** BEGIN SUPPLIED MATERIAL **
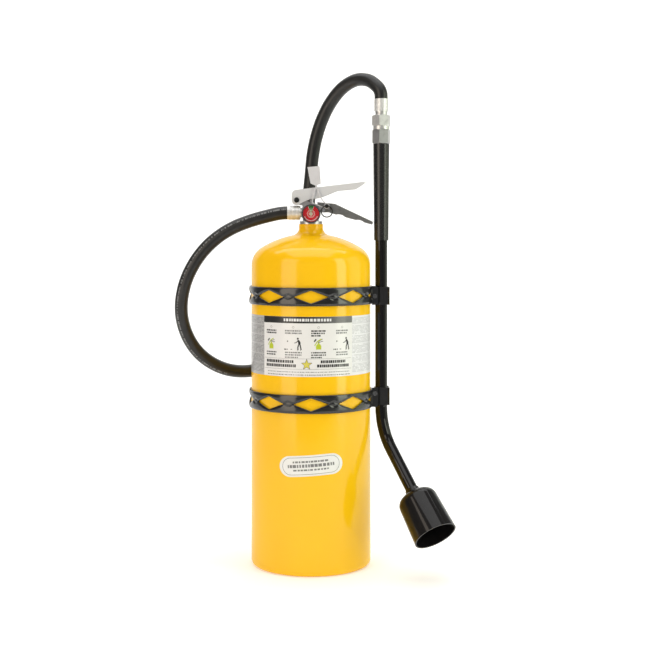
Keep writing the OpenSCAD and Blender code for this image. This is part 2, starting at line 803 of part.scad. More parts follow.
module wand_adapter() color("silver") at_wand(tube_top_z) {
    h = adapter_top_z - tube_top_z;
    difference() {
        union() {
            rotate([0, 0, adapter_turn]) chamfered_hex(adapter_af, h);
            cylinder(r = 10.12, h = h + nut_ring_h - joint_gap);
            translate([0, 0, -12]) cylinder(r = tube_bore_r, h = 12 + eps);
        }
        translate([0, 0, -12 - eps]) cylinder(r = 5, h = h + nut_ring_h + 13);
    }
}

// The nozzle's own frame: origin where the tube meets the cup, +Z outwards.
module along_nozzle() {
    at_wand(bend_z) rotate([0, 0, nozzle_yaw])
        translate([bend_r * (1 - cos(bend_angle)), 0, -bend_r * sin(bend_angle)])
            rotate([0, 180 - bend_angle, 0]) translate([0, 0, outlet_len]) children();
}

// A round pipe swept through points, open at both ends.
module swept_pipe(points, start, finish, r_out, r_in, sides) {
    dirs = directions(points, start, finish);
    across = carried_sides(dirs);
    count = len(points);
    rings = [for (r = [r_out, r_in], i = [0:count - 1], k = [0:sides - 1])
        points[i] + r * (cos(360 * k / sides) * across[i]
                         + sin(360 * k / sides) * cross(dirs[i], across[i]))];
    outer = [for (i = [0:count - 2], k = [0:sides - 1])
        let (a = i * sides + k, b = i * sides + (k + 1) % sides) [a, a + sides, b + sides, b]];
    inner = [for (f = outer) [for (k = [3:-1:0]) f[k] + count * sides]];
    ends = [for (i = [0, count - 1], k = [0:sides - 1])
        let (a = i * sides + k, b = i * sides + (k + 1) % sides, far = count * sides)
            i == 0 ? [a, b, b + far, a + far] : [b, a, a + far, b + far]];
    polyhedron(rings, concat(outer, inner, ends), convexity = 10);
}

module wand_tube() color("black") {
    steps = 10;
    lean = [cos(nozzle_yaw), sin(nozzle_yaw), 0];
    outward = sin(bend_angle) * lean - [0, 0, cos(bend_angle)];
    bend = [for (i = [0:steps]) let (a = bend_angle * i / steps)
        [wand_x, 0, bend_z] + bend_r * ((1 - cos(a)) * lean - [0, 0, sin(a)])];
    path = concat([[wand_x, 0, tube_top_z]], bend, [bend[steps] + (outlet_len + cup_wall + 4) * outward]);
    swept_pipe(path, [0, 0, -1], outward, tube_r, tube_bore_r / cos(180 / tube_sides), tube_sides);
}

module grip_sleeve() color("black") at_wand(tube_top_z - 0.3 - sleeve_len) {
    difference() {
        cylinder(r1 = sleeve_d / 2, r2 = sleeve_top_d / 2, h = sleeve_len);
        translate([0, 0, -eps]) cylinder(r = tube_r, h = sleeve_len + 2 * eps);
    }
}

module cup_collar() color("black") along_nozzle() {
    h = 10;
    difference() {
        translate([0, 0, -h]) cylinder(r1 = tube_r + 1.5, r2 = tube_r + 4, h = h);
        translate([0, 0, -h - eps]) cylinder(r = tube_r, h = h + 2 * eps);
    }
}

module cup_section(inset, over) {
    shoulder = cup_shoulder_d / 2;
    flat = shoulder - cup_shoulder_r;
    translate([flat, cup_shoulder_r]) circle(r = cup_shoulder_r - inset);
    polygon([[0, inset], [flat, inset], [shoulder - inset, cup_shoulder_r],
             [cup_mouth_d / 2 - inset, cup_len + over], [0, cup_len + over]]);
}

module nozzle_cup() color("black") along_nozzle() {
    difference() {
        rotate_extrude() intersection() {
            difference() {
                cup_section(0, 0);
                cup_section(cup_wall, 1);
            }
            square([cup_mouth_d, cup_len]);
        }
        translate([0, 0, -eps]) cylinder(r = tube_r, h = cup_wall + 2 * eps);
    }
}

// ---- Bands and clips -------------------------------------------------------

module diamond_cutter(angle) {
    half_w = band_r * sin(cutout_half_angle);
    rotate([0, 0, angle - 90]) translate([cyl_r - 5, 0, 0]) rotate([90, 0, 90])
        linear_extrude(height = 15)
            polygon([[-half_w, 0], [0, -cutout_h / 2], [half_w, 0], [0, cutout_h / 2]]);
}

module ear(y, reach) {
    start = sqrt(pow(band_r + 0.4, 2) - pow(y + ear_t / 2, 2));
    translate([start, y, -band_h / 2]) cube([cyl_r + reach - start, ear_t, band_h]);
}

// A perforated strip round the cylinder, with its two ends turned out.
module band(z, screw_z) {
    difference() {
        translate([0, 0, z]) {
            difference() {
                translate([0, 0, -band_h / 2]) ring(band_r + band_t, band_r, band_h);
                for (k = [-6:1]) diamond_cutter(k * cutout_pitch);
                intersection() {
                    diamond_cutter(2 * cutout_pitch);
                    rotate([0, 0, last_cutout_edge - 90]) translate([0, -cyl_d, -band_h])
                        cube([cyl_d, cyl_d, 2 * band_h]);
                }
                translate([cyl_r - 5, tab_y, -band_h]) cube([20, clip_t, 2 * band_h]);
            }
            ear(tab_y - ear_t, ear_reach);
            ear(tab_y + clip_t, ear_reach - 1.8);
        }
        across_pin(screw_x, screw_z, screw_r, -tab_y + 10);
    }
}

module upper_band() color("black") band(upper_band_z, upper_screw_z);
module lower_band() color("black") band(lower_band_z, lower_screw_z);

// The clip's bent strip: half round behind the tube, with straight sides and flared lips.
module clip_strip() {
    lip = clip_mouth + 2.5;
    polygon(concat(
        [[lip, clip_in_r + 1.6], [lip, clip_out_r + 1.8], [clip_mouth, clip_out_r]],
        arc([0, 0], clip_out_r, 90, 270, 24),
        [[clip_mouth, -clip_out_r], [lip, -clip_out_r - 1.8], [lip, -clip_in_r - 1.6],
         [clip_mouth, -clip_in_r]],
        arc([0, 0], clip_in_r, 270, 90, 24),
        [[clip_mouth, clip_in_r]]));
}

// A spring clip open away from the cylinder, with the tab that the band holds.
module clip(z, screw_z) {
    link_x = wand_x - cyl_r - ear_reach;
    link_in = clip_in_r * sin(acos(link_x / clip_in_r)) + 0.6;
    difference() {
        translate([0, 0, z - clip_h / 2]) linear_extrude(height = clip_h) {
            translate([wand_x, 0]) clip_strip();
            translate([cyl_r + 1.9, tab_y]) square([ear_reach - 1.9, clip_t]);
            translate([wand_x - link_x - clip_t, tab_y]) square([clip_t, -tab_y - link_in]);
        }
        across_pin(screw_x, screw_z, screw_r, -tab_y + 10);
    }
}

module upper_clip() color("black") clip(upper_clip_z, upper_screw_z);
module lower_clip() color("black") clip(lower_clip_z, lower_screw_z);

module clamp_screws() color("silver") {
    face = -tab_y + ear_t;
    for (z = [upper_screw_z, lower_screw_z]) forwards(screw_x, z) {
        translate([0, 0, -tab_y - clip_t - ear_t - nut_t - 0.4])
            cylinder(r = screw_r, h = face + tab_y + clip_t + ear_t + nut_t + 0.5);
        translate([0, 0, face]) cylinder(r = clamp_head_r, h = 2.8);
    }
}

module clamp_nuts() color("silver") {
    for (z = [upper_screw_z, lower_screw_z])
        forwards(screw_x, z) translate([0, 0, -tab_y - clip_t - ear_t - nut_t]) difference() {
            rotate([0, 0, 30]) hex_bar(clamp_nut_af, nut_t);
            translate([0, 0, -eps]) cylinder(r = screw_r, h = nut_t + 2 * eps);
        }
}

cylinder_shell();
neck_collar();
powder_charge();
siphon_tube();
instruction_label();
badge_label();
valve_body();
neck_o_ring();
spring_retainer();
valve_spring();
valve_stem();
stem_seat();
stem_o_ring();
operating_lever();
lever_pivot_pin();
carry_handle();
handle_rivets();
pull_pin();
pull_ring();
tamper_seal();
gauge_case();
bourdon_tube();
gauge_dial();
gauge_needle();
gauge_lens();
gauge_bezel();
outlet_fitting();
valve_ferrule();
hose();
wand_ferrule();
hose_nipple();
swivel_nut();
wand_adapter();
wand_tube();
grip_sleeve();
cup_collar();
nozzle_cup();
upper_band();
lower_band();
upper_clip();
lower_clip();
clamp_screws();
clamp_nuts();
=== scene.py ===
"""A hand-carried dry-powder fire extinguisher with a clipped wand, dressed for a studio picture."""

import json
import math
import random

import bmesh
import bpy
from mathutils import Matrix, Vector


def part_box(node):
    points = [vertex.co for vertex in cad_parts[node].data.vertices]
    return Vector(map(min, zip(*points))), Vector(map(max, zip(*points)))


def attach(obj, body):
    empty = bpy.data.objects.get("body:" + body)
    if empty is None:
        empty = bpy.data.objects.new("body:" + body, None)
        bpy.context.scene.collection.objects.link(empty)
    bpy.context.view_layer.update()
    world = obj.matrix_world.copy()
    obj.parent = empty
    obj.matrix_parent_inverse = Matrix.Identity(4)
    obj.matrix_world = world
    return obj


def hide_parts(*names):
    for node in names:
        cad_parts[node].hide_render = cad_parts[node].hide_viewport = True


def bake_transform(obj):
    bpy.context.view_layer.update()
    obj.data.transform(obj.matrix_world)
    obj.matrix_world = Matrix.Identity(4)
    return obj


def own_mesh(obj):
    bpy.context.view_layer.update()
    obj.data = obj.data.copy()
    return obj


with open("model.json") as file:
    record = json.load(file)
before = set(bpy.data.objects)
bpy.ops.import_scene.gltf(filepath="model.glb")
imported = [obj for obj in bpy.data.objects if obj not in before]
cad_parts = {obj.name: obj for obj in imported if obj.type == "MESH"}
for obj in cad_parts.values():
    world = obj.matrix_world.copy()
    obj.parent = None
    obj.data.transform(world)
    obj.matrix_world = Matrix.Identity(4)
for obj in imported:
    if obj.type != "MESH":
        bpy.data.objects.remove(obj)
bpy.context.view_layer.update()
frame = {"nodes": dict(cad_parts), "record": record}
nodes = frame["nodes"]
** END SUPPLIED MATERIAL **
- [EXERCISE PROMPT]: Output only the lines running from the line with "obj.data.transform(world)" through the final line of the data, inclusive.

- [SOLUTION FOR THIS EXERCISE]:
    obj.data.transform(world)
    obj.matrix_world = Matrix.Identity(4)
for obj in imported:
    if obj.type != "MESH":
        bpy.data.objects.remove(obj)
bpy.context.view_layer.update()
frame = {"nodes": dict(cad_parts), "record": record}
nodes = frame["nodes"]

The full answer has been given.